During the 1960s New York City decision-makers, including the famed public works-czar Robert Moses, decided to locate vast tracts of public housing in neighborhoods distant from the city core which were more likely to flood. More recently as Mayor Bloomberg has made way for luxury towers in order to, by his own admission, attract the world’s billionaires. New York has experienced a net lost of 400,000 affordable housing units.  This collapse in housing for the working poor and lower middle class across the city has pushed even more people into areas, such as those impacted by the storm, where affordable housing is available. 

The concentration of the working poor in Sandy-effected neighborhoods is why the majority of those who applied for post-hurricane federal aid are renters whose median income is $18,000 a year.
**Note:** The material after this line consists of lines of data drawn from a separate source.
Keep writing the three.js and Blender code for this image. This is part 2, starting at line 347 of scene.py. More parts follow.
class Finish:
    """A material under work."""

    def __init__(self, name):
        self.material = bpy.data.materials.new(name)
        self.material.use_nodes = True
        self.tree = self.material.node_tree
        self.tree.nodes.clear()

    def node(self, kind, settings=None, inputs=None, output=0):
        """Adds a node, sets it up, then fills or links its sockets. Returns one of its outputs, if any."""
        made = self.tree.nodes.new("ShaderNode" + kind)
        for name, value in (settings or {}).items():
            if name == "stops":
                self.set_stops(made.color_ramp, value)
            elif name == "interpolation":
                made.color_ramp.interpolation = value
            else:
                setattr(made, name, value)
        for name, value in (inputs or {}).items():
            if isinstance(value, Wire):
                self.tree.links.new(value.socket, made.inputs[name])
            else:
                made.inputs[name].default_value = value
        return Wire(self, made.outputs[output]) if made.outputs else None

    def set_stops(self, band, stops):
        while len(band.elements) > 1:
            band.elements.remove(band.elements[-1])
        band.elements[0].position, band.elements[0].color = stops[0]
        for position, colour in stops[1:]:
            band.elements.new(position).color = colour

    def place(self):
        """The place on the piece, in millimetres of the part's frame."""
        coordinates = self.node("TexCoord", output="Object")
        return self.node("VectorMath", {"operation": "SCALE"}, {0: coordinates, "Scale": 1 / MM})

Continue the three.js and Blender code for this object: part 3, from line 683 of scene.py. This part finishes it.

The numbers are similar for badly battered New Jersey where the income of the mostly-renters applying for help is slightly higher at $30,000 a year. 

The good news is that this solemn one year anniversary provides the opportunity to take a hard look at where the recovery went awry.  There are many positive signs that this process is taking place amongst the eight million residents of New York City. The leading candidate to succeed Michael Bloomberg, Public Advocate Bill de Blasio, has made the theme of a "Tale of Two Cities" as the centerpiece for his campaign.

De Blasio has pledged to use Sandy aid as a way to jumpstart "a new beginning" for those hardest hit by the hurricane. Although it would be up to the city that seems poised to elect him to make sure that he does make that change, given the less than stellar year, such a change would be an important step forward.